If not for piracy, many games - Fallout included - would never have been popularized. When I was younger, piracy was flourishing, but people still bought games fairly often, just not nearly as many as was played. For the overwhelmingly vast majority of my peers, buying a lot of games, convincing our (often not well-off) parents to buy games would've just not been possible, and in some cases (like mine) you'd feel bad just for asking (because you knew your family was poor).
Let's take Doom, for example. That shit was distributed by diskettes, and widely pirated by my elder brother and his friends, and it would never have had the cultural impact it did, without piracy. They expect that people would've bought the games instead, but that simply isn't true. Piracy allowed gaming to become a cultural phenomena and then a subculture, and now it is mainstream. This development would never have happened without rampant piracy.
This is no less true with Fallout.
Boyarski seems to have lost touch with the reality as it was 20-or-so years ago, when games weren't endemic, when you couldn't get anything online at a moment's notice, when there weren't 4 major sales a year that everyone had access to, and when gaming wasn't a publicly acknowledged mainstream pastime that parents were OK with investing in, or even knew anything whatsoever about.
And this is without even considering that a lot of games simply would've flown under the radar. You - sometimes - got info (filtered, obviously, by journos) mostly from magazines, not a sales site online with all the latest releases listed. Sometimes, the word-of-mouth following the piracy trail was how you got into contact with new games, and that was that. Missing games wasn't just a prospect, but something perfectly normal unless you invested in keeping track (with costly magazines that at least my family couldn't afford regularly). I missed Fallout, for example. I didn't play that until years after Baldur's Gate.
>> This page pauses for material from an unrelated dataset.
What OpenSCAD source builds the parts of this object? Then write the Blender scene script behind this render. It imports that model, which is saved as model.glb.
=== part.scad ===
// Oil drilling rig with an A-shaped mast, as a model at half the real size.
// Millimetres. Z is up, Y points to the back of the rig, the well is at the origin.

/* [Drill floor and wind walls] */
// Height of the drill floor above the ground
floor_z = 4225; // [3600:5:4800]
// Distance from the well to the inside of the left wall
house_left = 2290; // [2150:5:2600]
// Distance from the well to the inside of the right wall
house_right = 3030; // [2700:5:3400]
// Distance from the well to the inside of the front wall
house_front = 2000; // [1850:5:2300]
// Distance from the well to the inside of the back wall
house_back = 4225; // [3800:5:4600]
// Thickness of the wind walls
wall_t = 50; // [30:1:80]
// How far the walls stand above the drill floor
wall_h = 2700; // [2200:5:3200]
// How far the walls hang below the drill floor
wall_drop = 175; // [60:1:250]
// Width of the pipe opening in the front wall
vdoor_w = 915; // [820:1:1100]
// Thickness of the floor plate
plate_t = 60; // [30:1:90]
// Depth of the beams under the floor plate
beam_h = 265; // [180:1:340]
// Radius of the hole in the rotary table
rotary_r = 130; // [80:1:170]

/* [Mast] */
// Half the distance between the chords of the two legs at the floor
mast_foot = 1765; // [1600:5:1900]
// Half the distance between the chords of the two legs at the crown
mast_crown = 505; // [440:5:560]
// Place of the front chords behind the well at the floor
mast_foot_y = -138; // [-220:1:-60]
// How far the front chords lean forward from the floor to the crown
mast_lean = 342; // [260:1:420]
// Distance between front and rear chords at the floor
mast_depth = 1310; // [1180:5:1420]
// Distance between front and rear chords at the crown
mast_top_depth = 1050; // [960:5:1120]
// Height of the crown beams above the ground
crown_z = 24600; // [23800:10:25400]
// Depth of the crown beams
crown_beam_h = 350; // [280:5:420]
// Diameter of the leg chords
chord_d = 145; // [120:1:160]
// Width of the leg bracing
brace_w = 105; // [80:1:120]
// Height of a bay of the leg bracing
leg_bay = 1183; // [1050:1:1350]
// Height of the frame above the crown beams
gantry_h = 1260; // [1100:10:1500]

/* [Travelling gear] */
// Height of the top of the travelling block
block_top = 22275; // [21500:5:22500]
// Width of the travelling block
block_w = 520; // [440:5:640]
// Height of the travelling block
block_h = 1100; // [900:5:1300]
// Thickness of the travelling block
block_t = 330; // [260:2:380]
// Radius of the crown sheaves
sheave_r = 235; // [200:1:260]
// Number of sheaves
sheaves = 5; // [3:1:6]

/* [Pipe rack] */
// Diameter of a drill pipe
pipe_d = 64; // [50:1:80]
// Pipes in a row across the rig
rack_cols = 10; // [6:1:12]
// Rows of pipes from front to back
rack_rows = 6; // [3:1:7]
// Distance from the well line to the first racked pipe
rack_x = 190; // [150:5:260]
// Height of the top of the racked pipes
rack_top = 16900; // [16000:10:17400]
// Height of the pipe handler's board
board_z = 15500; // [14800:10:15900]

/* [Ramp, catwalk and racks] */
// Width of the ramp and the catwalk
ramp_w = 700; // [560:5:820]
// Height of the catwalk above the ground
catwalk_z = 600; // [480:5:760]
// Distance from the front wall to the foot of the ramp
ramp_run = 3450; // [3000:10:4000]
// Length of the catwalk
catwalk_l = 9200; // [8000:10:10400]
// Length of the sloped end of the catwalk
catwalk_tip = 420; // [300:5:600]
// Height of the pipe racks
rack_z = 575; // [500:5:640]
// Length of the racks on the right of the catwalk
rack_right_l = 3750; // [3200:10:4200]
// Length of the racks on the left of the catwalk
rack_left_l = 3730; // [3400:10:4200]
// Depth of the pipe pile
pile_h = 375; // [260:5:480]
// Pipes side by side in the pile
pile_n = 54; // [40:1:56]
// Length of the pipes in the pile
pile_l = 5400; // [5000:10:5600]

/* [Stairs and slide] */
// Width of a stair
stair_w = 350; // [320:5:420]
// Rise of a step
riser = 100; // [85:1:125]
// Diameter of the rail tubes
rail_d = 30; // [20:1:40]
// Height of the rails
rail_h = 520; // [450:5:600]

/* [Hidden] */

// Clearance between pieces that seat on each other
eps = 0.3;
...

But I still bought games, sometimes. I still paid for Baldur's Gate + Tales of the Sword Coast. I wanted that box in my shelf, and I fucking loved the (incredibly useless and disc-scratching) paper CD-case. The manual was, especially for a fantasy fan that had not previously known anything about "real" RPG's, fucking amazing. And that game was a significant investment for me. I think it was the only one I got that year. From the corner computer store, on a shelf in my small town.
So fuck you, Boyarski. Fuck you for being enough of a retard to think that if piracy would've been impossible, we would've just magically conjured the money to pay for the games. Fuck you for assuming that others had the same fucking chances as you apparently did. Fuck you for being involved in the abortion that was Diablo III. Fuck you for thinking that the industry, let alone online communities, would even have developed in the same way without piracy. Fuck you for wanting to retcon my childhood.